### REQUIREMENT
Copy each line that has the string "return" somewhere in it.

★ ★ ★

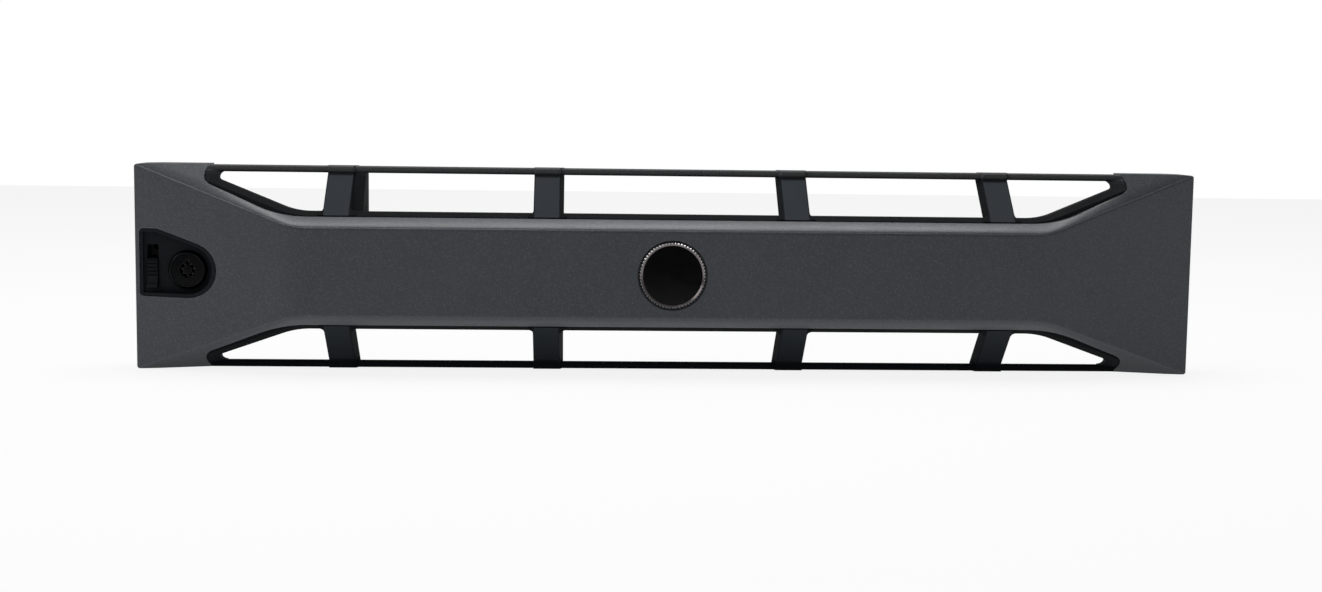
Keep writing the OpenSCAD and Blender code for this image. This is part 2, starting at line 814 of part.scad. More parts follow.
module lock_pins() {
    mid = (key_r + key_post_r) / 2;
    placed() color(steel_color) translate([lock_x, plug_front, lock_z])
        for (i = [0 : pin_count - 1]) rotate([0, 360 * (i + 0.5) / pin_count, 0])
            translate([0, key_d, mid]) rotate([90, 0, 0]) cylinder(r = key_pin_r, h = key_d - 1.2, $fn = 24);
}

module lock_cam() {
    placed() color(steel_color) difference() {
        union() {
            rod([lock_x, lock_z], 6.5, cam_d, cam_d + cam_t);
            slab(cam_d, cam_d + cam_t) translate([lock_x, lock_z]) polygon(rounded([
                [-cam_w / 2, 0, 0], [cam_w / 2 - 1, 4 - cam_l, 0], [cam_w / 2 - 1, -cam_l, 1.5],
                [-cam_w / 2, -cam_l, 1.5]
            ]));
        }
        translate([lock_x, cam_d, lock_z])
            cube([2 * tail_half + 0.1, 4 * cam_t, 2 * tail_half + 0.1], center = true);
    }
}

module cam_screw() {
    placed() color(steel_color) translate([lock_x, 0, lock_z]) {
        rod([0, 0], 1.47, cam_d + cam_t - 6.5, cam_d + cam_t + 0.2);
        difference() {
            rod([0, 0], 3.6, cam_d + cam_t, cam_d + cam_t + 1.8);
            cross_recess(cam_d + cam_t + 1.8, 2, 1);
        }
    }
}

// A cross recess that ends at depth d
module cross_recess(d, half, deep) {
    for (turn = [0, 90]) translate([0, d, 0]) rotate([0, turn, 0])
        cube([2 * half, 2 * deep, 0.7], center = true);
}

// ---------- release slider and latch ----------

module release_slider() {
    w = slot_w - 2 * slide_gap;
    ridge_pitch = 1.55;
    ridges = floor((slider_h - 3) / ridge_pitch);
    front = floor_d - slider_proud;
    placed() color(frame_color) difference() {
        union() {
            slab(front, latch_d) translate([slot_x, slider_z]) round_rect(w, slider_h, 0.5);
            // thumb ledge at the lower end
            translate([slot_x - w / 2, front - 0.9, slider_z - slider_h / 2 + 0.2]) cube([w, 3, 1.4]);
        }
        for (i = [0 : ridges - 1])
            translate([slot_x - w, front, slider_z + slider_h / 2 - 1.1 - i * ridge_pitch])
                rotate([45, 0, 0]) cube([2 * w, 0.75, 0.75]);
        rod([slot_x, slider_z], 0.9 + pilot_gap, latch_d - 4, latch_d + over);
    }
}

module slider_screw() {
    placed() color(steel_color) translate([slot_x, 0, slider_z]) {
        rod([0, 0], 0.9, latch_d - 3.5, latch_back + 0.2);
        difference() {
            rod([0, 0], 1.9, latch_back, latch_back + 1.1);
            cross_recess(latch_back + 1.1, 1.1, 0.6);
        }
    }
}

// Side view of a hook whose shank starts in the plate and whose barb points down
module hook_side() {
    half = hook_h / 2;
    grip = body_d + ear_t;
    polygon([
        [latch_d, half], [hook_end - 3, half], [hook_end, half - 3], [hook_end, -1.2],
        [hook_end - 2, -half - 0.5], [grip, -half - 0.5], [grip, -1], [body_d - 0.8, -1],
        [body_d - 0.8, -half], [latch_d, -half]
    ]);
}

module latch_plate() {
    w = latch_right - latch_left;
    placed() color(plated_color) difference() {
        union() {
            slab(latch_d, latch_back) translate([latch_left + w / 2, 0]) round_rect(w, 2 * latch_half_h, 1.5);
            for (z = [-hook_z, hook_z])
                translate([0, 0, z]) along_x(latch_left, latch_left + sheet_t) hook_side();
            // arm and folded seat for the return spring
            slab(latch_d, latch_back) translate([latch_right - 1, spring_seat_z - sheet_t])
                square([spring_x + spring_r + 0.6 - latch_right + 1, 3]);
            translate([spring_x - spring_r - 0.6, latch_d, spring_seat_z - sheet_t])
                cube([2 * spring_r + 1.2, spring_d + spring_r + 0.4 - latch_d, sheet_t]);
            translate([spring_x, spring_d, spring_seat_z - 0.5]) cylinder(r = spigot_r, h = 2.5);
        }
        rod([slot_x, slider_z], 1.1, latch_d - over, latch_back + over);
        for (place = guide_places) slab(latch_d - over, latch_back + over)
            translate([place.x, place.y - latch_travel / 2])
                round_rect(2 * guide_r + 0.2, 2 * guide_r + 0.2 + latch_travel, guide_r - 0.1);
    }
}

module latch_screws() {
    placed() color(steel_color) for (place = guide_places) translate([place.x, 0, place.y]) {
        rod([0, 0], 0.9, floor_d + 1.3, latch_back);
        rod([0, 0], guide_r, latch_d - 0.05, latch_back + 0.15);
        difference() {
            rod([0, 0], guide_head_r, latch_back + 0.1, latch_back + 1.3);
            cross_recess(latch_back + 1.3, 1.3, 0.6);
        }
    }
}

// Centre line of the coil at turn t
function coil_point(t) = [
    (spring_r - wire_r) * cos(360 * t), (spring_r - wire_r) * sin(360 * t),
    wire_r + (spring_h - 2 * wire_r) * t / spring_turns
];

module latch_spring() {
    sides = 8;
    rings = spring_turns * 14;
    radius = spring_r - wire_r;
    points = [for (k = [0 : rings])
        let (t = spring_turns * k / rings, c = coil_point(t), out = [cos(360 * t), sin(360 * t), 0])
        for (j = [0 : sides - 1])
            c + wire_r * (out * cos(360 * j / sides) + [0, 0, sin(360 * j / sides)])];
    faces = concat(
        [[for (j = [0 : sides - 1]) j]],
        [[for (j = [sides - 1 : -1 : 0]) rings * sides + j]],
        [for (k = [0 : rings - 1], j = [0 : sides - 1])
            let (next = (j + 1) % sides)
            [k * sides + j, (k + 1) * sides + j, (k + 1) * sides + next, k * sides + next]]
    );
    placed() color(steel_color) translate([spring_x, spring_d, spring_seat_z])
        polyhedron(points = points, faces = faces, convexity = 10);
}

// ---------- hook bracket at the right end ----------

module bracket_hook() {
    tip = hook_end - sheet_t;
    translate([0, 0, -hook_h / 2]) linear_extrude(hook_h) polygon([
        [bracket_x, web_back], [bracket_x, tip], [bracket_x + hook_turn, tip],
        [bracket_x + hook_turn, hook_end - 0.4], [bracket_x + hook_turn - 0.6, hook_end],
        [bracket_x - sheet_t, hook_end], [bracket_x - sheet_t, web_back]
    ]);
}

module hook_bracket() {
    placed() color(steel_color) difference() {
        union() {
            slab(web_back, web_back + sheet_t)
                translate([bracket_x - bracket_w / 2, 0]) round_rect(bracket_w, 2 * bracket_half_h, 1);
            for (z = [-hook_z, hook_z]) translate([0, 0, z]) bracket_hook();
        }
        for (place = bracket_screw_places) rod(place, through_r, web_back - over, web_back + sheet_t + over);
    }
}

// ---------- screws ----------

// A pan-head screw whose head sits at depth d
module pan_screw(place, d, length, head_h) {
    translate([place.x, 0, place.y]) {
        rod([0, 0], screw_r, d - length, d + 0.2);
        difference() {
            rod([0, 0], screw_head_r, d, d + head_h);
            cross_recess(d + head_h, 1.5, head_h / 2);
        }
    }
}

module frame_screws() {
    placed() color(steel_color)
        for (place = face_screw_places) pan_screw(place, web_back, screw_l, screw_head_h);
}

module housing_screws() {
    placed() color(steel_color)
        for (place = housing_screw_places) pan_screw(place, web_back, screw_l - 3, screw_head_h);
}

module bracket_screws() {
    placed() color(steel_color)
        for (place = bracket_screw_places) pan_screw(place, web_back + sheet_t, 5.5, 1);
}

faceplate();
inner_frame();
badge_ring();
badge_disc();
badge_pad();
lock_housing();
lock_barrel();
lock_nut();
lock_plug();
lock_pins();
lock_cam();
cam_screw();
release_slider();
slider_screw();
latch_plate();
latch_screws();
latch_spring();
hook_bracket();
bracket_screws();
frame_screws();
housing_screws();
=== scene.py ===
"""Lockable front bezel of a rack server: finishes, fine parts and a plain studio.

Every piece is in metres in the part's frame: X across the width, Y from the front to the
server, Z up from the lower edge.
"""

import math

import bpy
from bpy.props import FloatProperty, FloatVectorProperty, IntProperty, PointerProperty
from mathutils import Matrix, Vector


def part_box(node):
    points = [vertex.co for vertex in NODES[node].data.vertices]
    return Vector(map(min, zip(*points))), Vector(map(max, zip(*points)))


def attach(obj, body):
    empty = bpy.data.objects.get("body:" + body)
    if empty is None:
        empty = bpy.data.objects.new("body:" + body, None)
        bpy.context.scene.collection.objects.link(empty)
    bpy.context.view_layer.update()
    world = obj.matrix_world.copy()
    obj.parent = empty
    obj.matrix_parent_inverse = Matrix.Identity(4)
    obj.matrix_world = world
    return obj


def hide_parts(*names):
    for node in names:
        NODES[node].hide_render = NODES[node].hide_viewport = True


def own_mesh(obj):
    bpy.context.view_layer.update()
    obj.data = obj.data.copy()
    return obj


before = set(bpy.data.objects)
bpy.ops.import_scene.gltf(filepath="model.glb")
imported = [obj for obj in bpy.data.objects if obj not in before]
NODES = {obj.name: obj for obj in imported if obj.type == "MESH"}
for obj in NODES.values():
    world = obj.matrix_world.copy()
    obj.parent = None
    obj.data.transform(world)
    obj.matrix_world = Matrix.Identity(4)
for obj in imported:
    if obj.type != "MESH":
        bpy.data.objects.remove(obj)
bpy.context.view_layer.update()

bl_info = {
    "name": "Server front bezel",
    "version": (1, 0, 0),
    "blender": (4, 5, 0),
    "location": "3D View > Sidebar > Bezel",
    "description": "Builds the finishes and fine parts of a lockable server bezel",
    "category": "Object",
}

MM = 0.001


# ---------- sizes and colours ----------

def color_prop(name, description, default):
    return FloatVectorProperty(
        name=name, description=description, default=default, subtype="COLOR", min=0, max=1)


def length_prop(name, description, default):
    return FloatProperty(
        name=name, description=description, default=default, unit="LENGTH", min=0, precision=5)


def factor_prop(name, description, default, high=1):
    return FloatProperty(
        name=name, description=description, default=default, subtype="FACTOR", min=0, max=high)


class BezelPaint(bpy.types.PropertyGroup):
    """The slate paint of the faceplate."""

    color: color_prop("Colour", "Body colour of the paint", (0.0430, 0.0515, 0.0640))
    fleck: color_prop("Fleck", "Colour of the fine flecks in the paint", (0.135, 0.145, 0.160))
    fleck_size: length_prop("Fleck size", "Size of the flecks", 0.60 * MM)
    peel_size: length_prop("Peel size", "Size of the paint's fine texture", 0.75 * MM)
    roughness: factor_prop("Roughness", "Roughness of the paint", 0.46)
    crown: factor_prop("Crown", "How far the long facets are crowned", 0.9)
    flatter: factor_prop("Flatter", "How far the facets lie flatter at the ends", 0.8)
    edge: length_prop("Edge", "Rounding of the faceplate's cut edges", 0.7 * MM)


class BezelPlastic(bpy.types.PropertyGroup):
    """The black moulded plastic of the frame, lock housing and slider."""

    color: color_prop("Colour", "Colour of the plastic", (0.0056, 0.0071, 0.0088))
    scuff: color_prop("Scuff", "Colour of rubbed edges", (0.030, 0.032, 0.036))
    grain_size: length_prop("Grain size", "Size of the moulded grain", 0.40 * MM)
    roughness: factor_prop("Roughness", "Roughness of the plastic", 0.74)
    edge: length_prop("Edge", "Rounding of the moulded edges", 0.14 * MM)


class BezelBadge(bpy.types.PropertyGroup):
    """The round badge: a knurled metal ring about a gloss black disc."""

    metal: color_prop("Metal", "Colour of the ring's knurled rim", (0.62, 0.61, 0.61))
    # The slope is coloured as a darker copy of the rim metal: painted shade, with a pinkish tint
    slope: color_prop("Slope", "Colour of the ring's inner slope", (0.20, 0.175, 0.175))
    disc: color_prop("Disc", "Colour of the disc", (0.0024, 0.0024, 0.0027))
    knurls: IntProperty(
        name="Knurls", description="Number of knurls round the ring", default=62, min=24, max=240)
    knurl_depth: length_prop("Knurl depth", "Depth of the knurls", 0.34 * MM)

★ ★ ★

### TASK OUTPUT
            // arm and folded seat for the return spring
    return Vector(map(min, zip(*points))), Vector(map(max, zip(*points)))
    return obj
    return obj
    return FloatVectorProperty(
    return FloatProperty(
    return FloatProperty(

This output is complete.